Do you need a couples therapist or a mediator
By Priya3 min read
The short answer
A couples therapist and a family mediator are different professionals doing different jobs. A therapist helps you explore what's happening in the relationship, why it feels stuck, and whether you want to repair it. A mediator helps you reach concrete agreements on practical questions like finances, childcare, and living arrangements. Therapy is best when you're still figuring out if you want to stay together. Mediation is best when you've decided what kind of separation or arrangement you're aiming for and need help working out the details. Some couples do both, often in sequence: therapy first to decide, mediation after to agree.
Priya’s reflection
For about six months I thought I needed a mediator. I'd been reading on Mumsnet and the recurring advice was "go to mediation". I think because most of the threads were about people who'd already decided to split and were arguing about who gets what.

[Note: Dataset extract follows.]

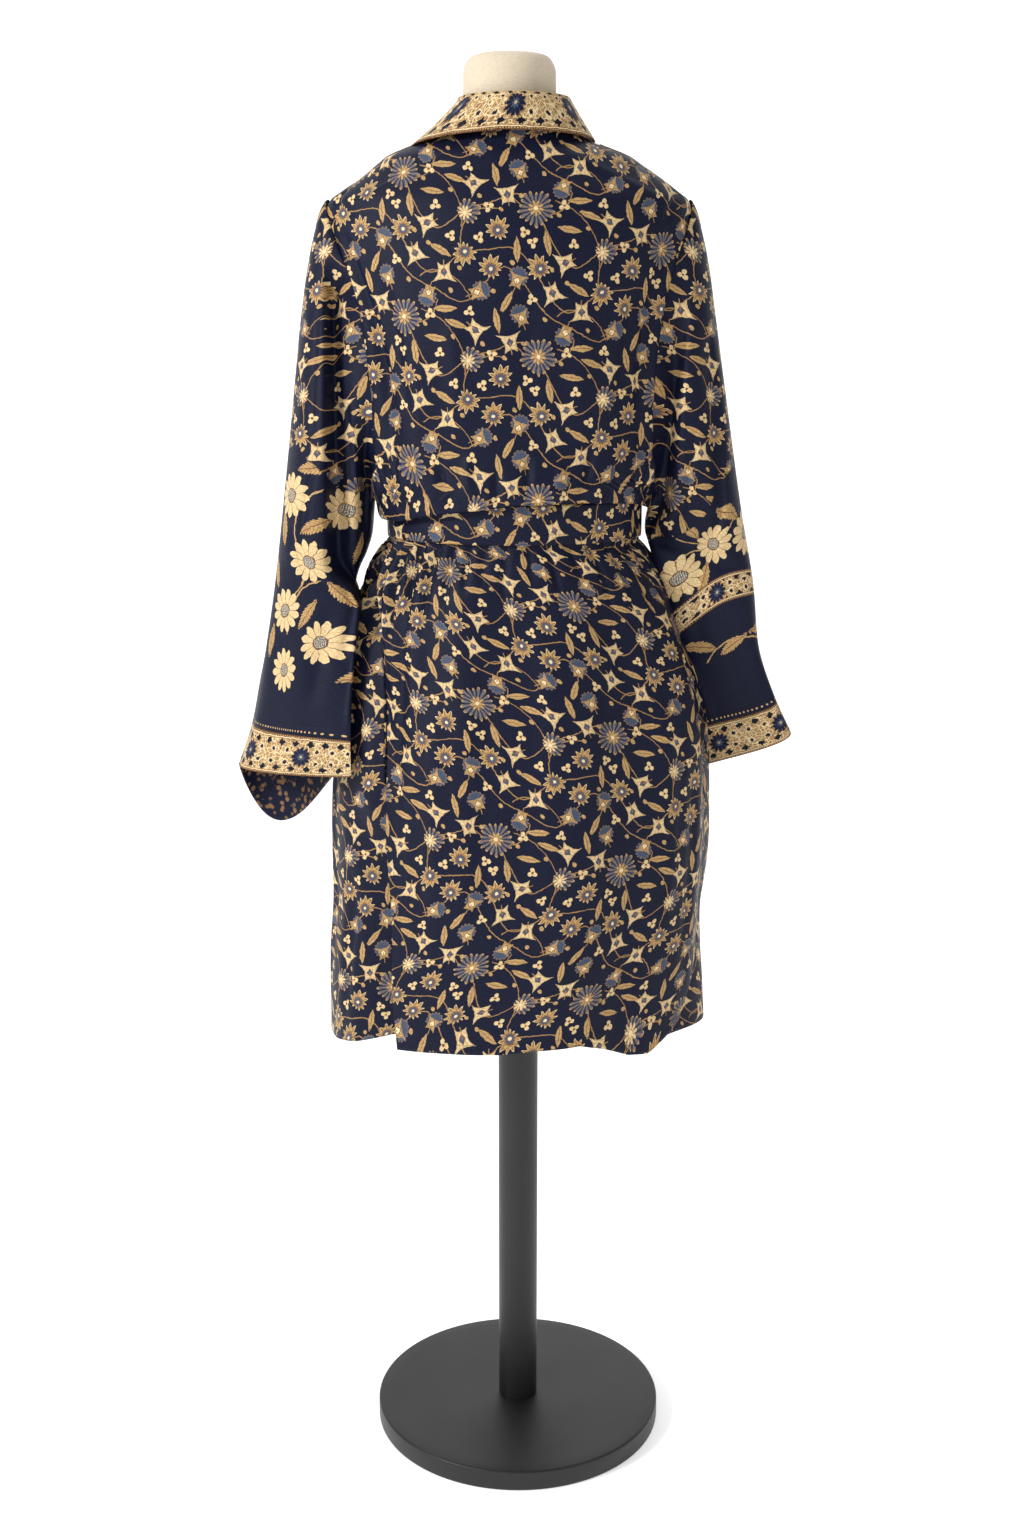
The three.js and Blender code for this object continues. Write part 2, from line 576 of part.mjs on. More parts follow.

That wasn't us. We hadn't decided anything. I just wanted someone to help us stop having the same argument every Sunday evening. When I actually called a mediator's office, they were lovely and they were also clear: mediation isn't really for what we were describing. They suggested couples therapy and gave me a referral path.
The reason this matters is that the two professions are doing different jobs. A mediator helps you decide how to do something you've already decided to do. A therapist helps you figure out whether you want to do it. I'd been wanting a therapist and asking for a mediator.
I think a lot of people make that mistake because mediation sounds practical and therapy sounds heavy. You can show up to a mediator with a problem to solve. A therapist asks you to sit with the problem first, and that's uncomfortable. But if the problem you've actually got is "I don't know if I want to be married", a mediator can't help with that. They'll refer you on, which is what happened to me.
We went to a therapist for three sessions, then I stopped. I'm not proud of that. I'd say the three sessions did more than the six months of Mumsnet did, but they also made me realise the conversation I needed to have was with my husband, not with a stranger. Whether the next step from here is more therapy or a mediator, I don't know. I think it depends on which question we answer first.
In the Solo Session afterward, Meedi asked me whether I'd describe what we needed as a decision or a conversation. I said both, and she said start with the conversation; the decision comes after. That was useful.